Raw data.
===============
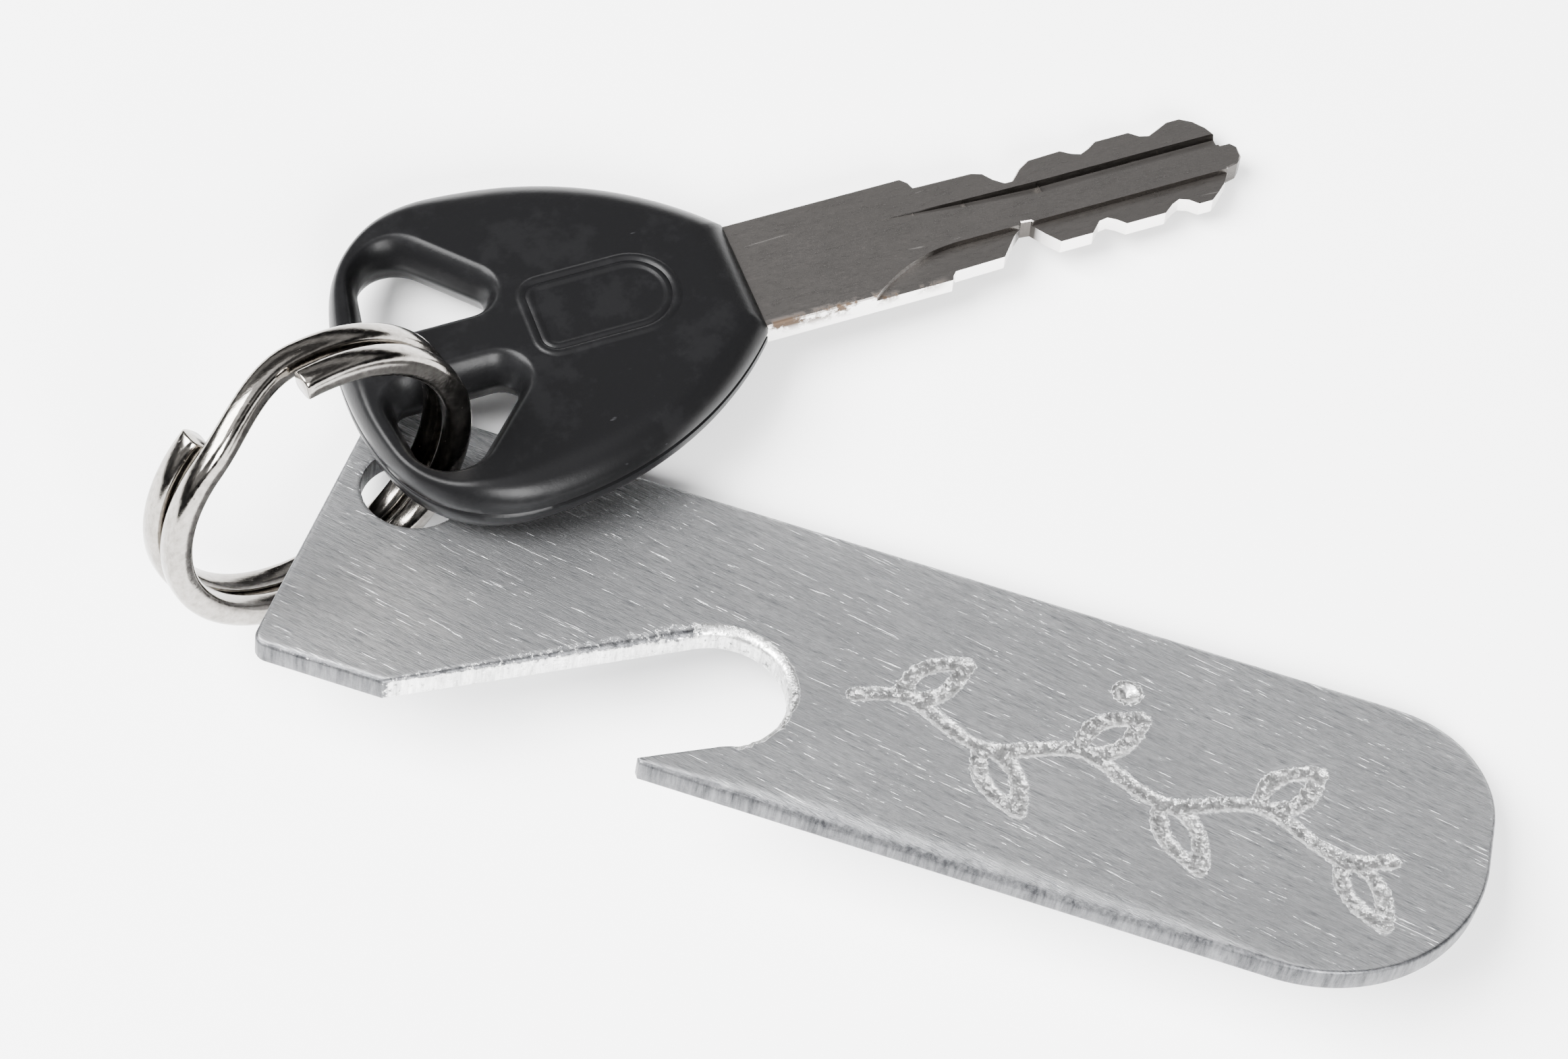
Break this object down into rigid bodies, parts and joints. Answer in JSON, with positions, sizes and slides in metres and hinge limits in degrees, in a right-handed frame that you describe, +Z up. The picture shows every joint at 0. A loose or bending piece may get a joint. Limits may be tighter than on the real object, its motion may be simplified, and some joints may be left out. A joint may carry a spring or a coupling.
{
  "type": "keychain bottle opener",
  "caption": "Flat aluminium bar with a crown-cap notch, hung with a moulded-head key on a split ring.",
  "frame": {"origin": "middle of the bounding box of the object as it lies, on the surface under it", "axes": "+X along the bar away from the ring, +Y from the bar towards the key, +Z up from the surface"},
  "size_m": [0.0948, 0.0664, 0.0249],
  "materials": {
    "bar": "coarse brushed, hand filed edges",
    "ring": "polished nickel plate, worn",
    "blade": "milled, worn satin",
    "head": "black satin moulding"
  },
  "bodies": {
    "opener": {"opener_plate": "bar"},
    "ring": {"split_ring": "ring"},
    "key": {"key_head": "head", "key_blade": "blade"}
  },
  "joints": [
    {"name": "ring_swing", "type": "hinge", "parent": "opener", "child": "ring", "pos_m": [-0.0334, -0.01631, 0.00342], "axis": [0, 0.3322, 0.9432], "range_deg": [-190, 5]},
    {"name": "key_turn", "type": "hinge", "parent": "ring", "child": "key", "pos_m": [-0.03866, -0.02062, 0.01257], "axis": [0.8039, -0.561, 0.1976], "range_deg": [0, 170]}
  ]
}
===============
Stated problem. Copy each line of the data exactly, leaving nothing out.

Complete output.
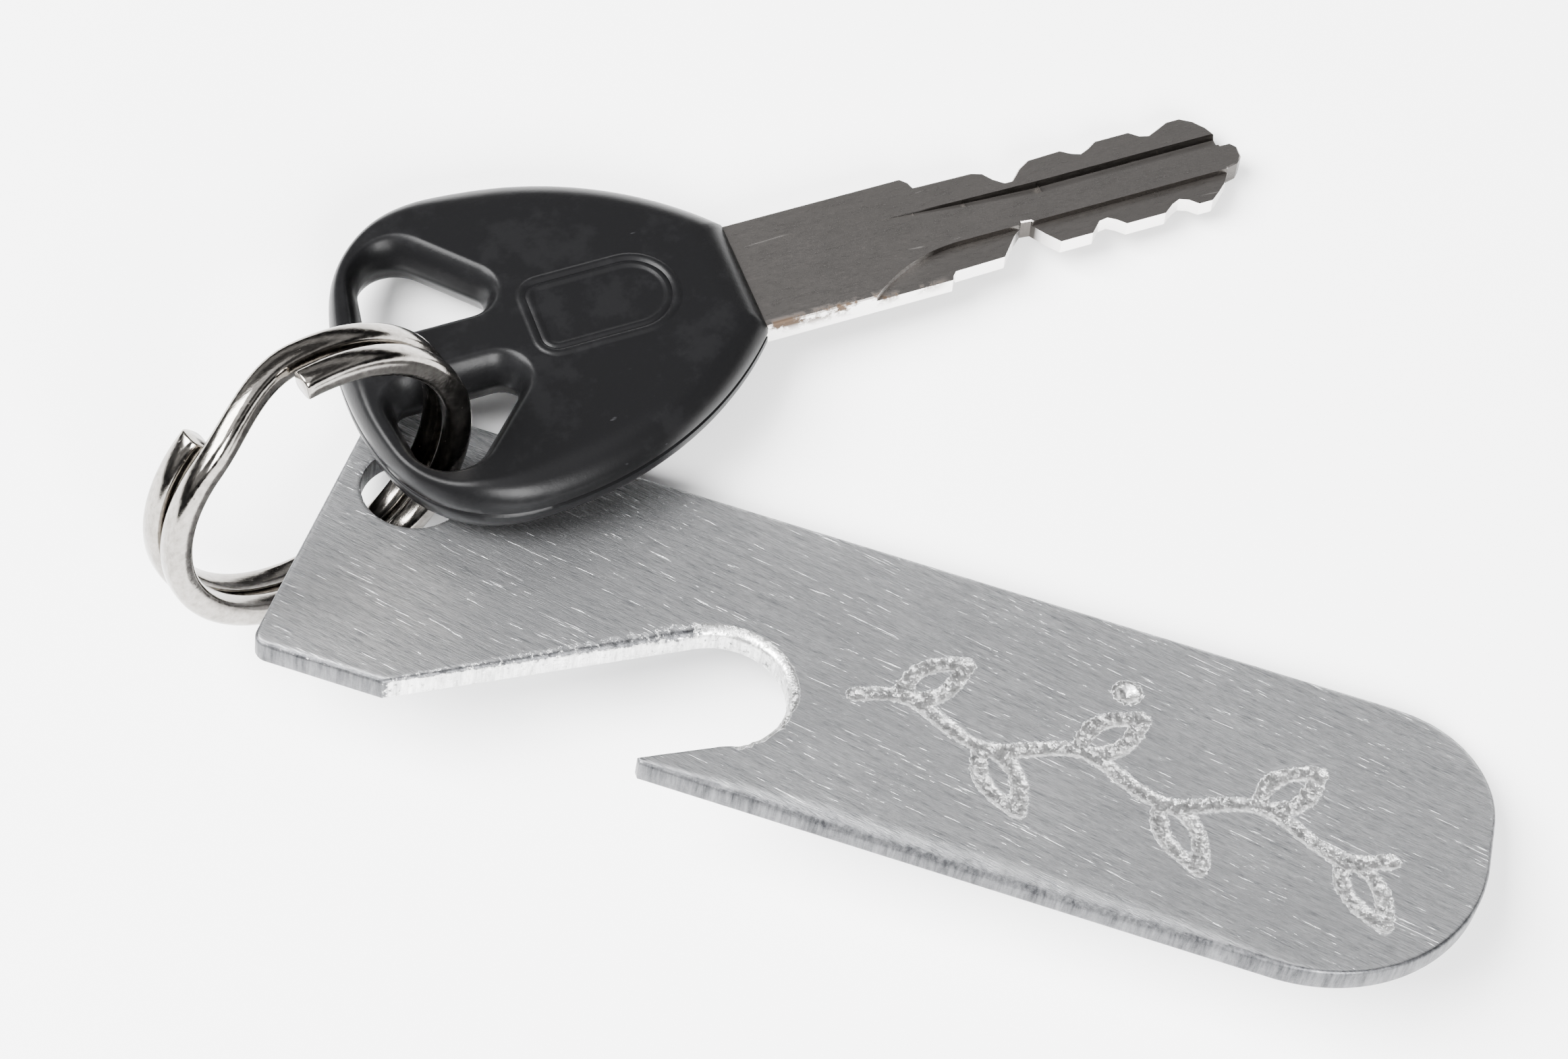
Break this object down into rigid bodies, parts and joints. Answer in JSON, with positions, sizes and slides in metres and hinge limits in degrees, in a right-handed frame that you describe, +Z up. The picture shows every joint at 0. A loose or bending piece may get a joint. Limits may be tighter than on the real object, its motion may be simplified, and some joints may be left out. A joint may carry a spring or a coupling.
{
  "type": "keychain bottle opener",
  "caption": "Flat aluminium bar with a crown-cap notch, hung with a moulded-head key on a split ring.",
  "frame": {"origin": "middle of the bounding box of the object as it lies, on the surface under it", "axes": "+X along the bar away from the ring, +Y from the bar towards the key, +Z up from the surface"},
  "size_m": [0.0948, 0.0664, 0.0249],
  "materials": {
    "bar": "coarse brushed, hand filed edges",
    "ring": "polished nickel plate, worn",
    "blade": "milled, worn satin",
    "head": "black satin moulding"
  },
  "bodies": {
    "opener": {"opener_plate": "bar"},
    "ring": {"split_ring": "ring"},
    "key": {"key_head": "head", "key_blade": "blade"}
  },
  "joints": [
    {"name": "ring_swing", "type": "hinge", "parent": "opener", "child": "ring", "pos_m": [-0.0334, -0.01631, 0.00342], "axis": [0, 0.3322, 0.9432], "range_deg": [-190, 5]},
    {"name": "key_turn", "type": "hinge", "parent": "ring", "child": "key", "pos_m": [-0.03866, -0.02062, 0.01257], "axis": [0.8039, -0.561, 0.1976], "range_deg": [0, 170]}
  ]
}